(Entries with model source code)
━━━━━━━━━━

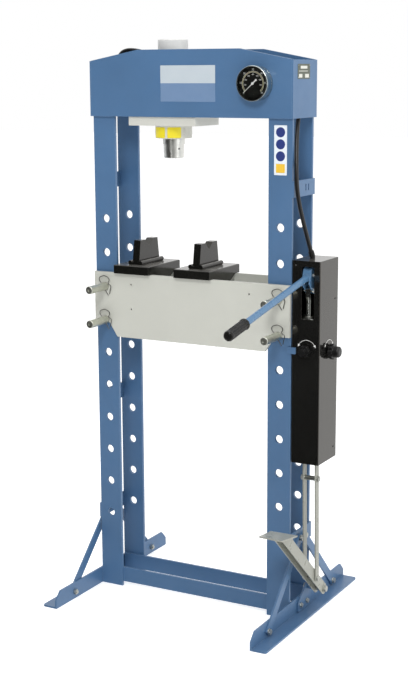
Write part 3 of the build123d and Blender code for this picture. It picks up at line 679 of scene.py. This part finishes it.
# ------------------------------------------------------------------ stage
bpy.ops.mesh.primitive_plane_add(size=60, location=(0, 0, -0.0005))
floor = bpy.context.object
floor.name = "floor"
fm, nt, b = new_mat("floor_pale")
tc = node(nt, "ShaderNodeTexCoord")
nt.links.new(mixc(nt, noise(nt, tc.outputs["Object"], 1.2, 3), (0.90, 0.90, 0.90), (0.94, 0.94, 0.94)), b.inputs["Base Color"])
b.inputs["Roughness"].default_value = 0.9
b.inputs["Emission Color"].default_value = (1, 1, 1, 1)
b.inputs["Emission Strength"].default_value = 0.42
floor.data.materials.append(fm)
floor.visible_glossy = False

world = bpy.data.worlds.new("studio")
scene.world = world
world.use_nodes = True
nt = world.node_tree
bg = nt.nodes["Background"]
tc = node(nt, "ShaderNodeTexCoord")
dot = node(nt, "ShaderNodeVectorMath", operation="DOT_PRODUCT")
nt.links.new(tc.outputs["Generated"], dot.inputs[0])
dot.inputs[1].default_value = Vector((-0.25, -0.95, -0.05)).normalized()
dark = mrange(nt, dot.outputs["Value"], 0.15, 0.80, 1.0, 0.015)
lp = node(nt, "ShaderNodeLightPath")
fac = math_(nt, "MAXIMUM", dark, lp.outputs["Is Camera Ray"])
nt.links.new(mixc(nt, fac, (0.0, 0.0, 0.0), (1.0, 1.0, 1.0)), bg.inputs["Color"])
bg.inputs["Strength"].default_value = 1.0


def area(name, loc, target, size, power, col=(1, 1, 1)):
    ld = bpy.data.lights.new(name, "AREA")
    ld.shape = "RECTANGLE"
    ld.size, ld.size_y = size
    ld.energy = power
    ld.color = col
    o = bpy.data.objects.new(name, ld)
    scene.collection.objects.link(o)
    o.location = loc
    o.rotation_euler = (Vector(target) - Vector(loc)).to_track_quat("-Z", "Y").to_euler()
    return o


area("key", (1.3, -3.6, 3.9), (0, 0, 1.0), (1.2, 1.2), 95)
area("fill_right", (3.4, -0.6, 1.8), (0, 0, 1.0), (1.5, 2.4), 12)
area("strip", (-0.1, -4.2, 1.2), (0, 0, 1.1), (0.35, 2.4), 7)
area("top", (0, 0.2, 4.2), (0, 0, 0), (3.0, 3.0), 40)
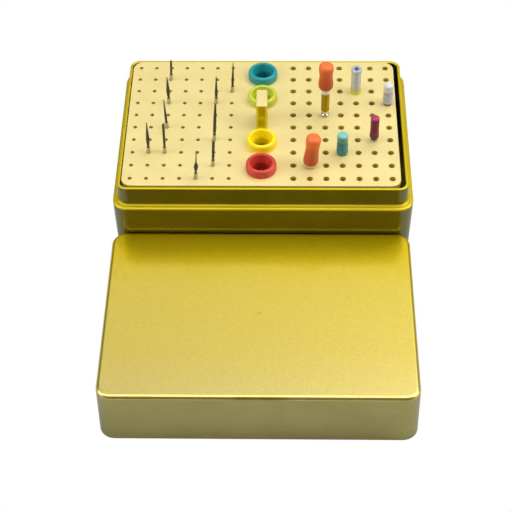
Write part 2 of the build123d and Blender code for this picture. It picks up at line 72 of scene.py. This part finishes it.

━━━━━━━━━━

Requirement:
The records above are to be repeated exactly, in their entirety.

Reply to the exercise:
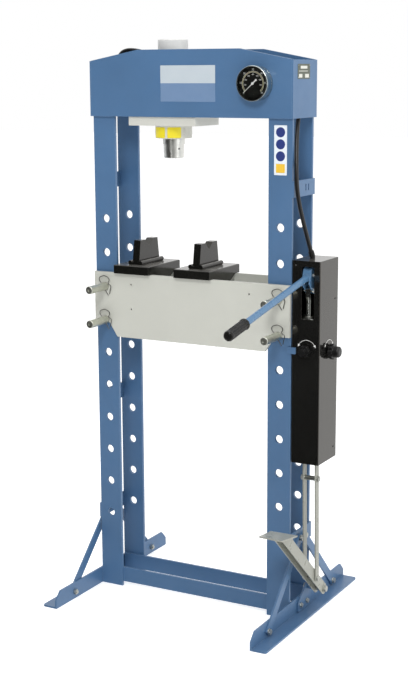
Write part 3 of the build123d and Blender code for this picture. It picks up at line 679 of scene.py. This part finishes it.
# ------------------------------------------------------------------ stage
bpy.ops.mesh.primitive_plane_add(size=60, location=(0, 0, -0.0005))
floor = bpy.context.object
floor.name = "floor"
fm, nt, b = new_mat("floor_pale")
tc = node(nt, "ShaderNodeTexCoord")
nt.links.new(mixc(nt, noise(nt, tc.outputs["Object"], 1.2, 3), (0.90, 0.90, 0.90), (0.94, 0.94, 0.94)), b.inputs["Base Color"])
b.inputs["Roughness"].default_value = 0.9
b.inputs["Emission Color"].default_value = (1, 1, 1, 1)
b.inputs["Emission Strength"].default_value = 0.42
floor.data.materials.append(fm)
floor.visible_glossy = False

world = bpy.data.worlds.new("studio")
scene.world = world
world.use_nodes = True
nt = world.node_tree
bg = nt.nodes["Background"]
tc = node(nt, "ShaderNodeTexCoord")
dot = node(nt, "ShaderNodeVectorMath", operation="DOT_PRODUCT")
nt.links.new(tc.outputs["Generated"], dot.inputs[0])
dot.inputs[1].default_value = Vector((-0.25, -0.95, -0.05)).normalized()
dark = mrange(nt, dot.outputs["Value"], 0.15, 0.80, 1.0, 0.015)
lp = node(nt, "ShaderNodeLightPath")
fac = math_(nt, "MAXIMUM", dark, lp.outputs["Is Camera Ray"])
nt.links.new(mixc(nt, fac, (0.0, 0.0, 0.0), (1.0, 1.0, 1.0)), bg.inputs["Color"])
bg.inputs["Strength"].default_value = 1.0


def area(name, loc, target, size, power, col=(1, 1, 1)):
    ld = bpy.data.lights.new(name, "AREA")
    ld.shape = "RECTANGLE"
    ld.size, ld.size_y = size
    ld.energy = power
    ld.color = col
    o = bpy.data.objects.new(name, ld)
    scene.collection.objects.link(o)
    o.location = loc
    o.rotation_euler = (Vector(target) - Vector(loc)).to_track_quat("-Z", "Y").to_euler()
    return o


area("key", (1.3, -3.6, 3.9), (0, 0, 1.0), (1.2, 1.2), 95)
area("fill_right", (3.4, -0.6, 1.8), (0, 0, 1.0), (1.5, 2.4), 12)
area("strip", (-0.1, -4.2, 1.2), (0, 0, 1.1), (0.35, 2.4), 7)
area("top", (0, 0.2, 4.2), (0, 0, 0), (3.0, 3.0), 40)
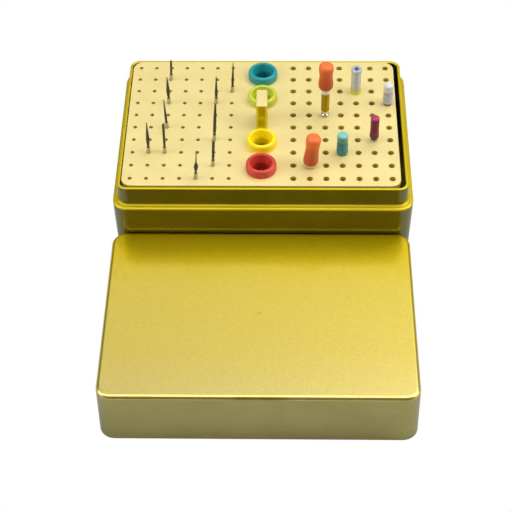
Write part 2 of the build123d and Blender code for this picture. It picks up at line 72 of scene.py. This part finishes it.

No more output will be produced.